# [TASK TO CARRY OUT]
Retype word for word the lines lying between the line containing "bay_places = [(x, 0, 0) for x in BAY_X]" and the line containing "points = [vertex.co", together with those two lines themselves, and nothing besides.

# [STORED DATA]

+ + +

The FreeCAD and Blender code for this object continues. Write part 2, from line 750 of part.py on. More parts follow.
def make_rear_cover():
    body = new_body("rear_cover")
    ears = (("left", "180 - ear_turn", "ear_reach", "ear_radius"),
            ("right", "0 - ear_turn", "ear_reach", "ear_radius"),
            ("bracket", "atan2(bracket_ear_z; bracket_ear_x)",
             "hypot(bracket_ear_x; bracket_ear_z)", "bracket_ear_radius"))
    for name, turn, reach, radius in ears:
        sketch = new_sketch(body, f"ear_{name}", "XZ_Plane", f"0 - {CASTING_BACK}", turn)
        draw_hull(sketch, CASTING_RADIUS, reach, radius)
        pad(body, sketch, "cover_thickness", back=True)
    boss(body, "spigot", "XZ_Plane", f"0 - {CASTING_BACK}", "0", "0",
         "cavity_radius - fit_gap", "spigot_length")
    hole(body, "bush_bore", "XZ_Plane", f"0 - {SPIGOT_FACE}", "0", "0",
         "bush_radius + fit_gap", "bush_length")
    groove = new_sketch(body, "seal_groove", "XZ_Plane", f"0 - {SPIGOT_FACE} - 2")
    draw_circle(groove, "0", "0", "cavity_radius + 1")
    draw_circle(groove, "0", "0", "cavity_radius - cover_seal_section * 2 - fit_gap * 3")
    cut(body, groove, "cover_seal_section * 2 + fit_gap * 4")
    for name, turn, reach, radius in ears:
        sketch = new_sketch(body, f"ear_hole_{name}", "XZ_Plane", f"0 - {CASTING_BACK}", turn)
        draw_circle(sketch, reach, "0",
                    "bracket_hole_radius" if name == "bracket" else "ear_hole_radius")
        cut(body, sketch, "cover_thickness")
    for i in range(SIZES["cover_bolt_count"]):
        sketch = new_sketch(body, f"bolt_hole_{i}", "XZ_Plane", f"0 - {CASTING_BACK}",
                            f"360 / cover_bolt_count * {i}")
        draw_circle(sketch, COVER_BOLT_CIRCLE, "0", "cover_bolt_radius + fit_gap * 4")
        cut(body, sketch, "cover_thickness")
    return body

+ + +

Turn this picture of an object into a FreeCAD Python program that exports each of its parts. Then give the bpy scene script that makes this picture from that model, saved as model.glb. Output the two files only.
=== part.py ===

+ + +

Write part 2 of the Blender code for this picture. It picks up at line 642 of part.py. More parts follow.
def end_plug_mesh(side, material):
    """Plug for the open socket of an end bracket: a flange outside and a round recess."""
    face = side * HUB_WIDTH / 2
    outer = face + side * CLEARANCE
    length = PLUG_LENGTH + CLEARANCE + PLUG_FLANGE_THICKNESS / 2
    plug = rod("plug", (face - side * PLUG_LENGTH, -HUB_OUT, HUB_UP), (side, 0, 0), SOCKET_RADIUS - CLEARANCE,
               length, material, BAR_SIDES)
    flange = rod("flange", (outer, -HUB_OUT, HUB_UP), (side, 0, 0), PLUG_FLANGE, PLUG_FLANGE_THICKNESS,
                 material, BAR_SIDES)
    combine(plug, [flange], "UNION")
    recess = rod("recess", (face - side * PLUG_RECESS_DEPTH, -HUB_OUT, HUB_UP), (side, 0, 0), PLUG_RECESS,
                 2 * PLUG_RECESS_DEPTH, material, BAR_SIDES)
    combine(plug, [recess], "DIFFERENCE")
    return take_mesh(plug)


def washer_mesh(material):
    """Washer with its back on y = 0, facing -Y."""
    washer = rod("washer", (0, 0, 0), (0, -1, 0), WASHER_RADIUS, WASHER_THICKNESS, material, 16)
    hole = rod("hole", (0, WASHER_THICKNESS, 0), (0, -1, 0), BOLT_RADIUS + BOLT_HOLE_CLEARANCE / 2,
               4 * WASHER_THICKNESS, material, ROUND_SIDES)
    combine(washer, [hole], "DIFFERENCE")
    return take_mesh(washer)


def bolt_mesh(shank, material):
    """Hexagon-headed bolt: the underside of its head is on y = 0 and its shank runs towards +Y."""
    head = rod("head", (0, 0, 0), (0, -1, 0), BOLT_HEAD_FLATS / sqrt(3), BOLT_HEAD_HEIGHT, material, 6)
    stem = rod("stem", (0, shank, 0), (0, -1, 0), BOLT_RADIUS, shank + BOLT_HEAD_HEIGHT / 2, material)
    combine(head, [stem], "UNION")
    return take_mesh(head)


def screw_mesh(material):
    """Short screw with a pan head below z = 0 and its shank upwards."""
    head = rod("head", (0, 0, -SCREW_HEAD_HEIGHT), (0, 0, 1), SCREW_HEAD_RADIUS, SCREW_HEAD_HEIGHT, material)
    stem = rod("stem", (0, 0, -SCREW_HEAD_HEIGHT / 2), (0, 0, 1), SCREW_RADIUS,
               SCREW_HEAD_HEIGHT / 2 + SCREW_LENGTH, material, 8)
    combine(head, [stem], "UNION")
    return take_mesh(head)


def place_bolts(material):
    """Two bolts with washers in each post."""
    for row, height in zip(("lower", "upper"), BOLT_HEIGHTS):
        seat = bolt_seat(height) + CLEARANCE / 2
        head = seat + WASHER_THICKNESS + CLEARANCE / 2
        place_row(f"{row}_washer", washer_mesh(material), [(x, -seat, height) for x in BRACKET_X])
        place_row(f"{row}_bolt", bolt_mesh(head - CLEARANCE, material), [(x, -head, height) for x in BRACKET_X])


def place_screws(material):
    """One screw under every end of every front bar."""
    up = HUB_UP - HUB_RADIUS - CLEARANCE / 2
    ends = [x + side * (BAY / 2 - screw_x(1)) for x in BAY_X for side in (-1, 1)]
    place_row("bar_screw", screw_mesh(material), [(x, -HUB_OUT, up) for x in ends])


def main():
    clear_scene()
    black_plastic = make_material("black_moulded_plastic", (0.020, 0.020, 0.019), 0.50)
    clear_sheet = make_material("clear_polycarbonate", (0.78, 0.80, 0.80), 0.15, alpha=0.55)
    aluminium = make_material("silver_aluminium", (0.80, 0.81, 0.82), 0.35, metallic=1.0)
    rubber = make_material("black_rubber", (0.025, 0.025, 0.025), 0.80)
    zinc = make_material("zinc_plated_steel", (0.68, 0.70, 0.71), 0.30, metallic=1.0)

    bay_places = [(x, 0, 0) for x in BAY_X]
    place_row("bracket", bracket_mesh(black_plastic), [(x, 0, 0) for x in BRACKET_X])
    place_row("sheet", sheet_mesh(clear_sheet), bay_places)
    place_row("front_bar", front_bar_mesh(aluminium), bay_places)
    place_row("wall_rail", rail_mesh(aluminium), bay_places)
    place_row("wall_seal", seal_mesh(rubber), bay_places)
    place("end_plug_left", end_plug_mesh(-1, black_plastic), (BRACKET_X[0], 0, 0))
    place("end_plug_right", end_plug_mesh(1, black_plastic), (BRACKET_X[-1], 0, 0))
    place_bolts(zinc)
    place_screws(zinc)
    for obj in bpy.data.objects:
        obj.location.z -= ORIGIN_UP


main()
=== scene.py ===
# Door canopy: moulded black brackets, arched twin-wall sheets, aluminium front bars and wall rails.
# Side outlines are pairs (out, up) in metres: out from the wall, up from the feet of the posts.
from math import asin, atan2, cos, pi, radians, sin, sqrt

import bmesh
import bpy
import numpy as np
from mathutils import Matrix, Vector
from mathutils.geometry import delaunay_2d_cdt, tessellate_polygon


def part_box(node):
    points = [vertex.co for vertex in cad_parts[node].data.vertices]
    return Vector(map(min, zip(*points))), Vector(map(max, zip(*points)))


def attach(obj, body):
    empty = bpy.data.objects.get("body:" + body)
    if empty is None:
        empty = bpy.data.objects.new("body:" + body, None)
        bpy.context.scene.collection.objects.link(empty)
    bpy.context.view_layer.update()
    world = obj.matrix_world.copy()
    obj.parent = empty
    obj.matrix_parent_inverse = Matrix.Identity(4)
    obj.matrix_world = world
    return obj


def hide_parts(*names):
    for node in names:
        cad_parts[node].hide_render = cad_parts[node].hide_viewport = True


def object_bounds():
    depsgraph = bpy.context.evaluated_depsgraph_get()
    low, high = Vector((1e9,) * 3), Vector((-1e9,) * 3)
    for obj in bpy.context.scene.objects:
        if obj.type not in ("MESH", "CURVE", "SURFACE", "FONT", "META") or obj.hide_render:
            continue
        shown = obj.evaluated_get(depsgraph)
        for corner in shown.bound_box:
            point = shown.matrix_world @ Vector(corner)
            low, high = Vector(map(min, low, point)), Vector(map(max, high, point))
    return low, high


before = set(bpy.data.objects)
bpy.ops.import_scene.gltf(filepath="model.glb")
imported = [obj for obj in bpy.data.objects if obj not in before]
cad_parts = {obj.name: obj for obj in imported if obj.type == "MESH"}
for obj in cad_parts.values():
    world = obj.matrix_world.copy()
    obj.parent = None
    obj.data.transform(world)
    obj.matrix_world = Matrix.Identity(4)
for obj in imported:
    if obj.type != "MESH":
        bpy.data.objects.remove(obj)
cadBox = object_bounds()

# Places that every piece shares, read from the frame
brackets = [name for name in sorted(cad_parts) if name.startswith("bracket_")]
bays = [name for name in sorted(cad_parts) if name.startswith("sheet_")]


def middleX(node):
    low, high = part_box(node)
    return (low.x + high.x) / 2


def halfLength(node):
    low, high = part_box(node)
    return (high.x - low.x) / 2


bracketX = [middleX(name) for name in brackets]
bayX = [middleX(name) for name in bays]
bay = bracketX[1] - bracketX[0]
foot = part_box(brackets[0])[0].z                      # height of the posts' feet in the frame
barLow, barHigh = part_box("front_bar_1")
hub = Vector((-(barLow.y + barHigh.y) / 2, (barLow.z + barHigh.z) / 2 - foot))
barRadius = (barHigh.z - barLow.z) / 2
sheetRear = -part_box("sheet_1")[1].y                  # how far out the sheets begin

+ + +

# [TASK OUTPUT]
    bay_places = [(x, 0, 0) for x in BAY_X]
    place_row("bracket", bracket_mesh(black_plastic), [(x, 0, 0) for x in BRACKET_X])
    place_row("sheet", sheet_mesh(clear_sheet), bay_places)
    place_row("front_bar", front_bar_mesh(aluminium), bay_places)
    place_row("wall_rail", rail_mesh(aluminium), bay_places)
    place_row("wall_seal", seal_mesh(rubber), bay_places)
    place("end_plug_left", end_plug_mesh(-1, black_plastic), (BRACKET_X[0], 0, 0))
    place("end_plug_right", end_plug_mesh(1, black_plastic), (BRACKET_X[-1], 0, 0))
    place_bolts(zinc)
    place_screws(zinc)
    for obj in bpy.data.objects:
        obj.location.z -= ORIGIN_UP


main()
=== scene.py ===
# Door canopy: moulded black brackets, arched twin-wall sheets, aluminium front bars and wall rails.
# Side outlines are pairs (out, up) in metres: out from the wall, up from the feet of the posts.
from math import asin, atan2, cos, pi, radians, sin, sqrt

import bmesh
import bpy
import numpy as np
from mathutils import Matrix, Vector
from mathutils.geometry import delaunay_2d_cdt, tessellate_polygon


def part_box(node):
    points = [vertex.co for vertex in cad_parts[node].data.vertices]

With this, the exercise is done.